Moby Dick est peut-être avant tout un grand roman sur
la lecture. Car le lecteur de Melville, quel qu'il soit, est
déjà inclus, compris dans le texte.
Toujours plus gonflé, le livre-monstre, véritable Léviathan
textuel, semble engloutir le monde et avaler jusqu'à
celui qui l'ouvre, tel un nouveau Jonas.
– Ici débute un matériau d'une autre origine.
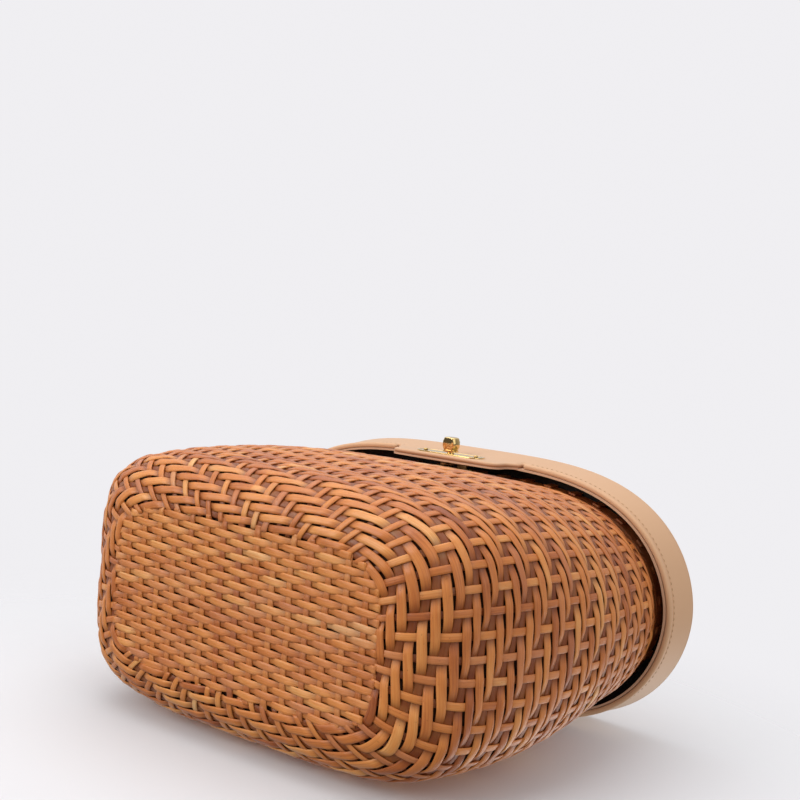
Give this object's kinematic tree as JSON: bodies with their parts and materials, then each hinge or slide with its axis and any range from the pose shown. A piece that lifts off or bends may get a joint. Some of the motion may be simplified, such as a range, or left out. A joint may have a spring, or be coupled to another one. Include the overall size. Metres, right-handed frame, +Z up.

Le texte-baleine,
absorbant aussi d'autres corps écrits (des nouvelles
comme L'homme paratonnerre ou Moi et ma cheminée,
des romans comme Israël Potter ou Pierre et les ambiguïtés),
présente ainsi d'innombrables allégories de la lecture,
décrite en termes de pêche, de cartographie, de navigation,
de fuite, de naufrage ou de percée.
Si un tel livre ne saurait donc être simplement lu, c'est
qu'il lit à son tour : non seulement ses propres lecteurs,
mais aussi la Bible, ou encore le Léviathan de Hobbes et
sa théorie de l'État. Et dès lors, ce qui s'envoie ou se promet,
c'est une dimension prophétique du lire. Elle se lèvera
dans le vent de la tempête et annoncera la venue de
l'avenir.
P. Sz.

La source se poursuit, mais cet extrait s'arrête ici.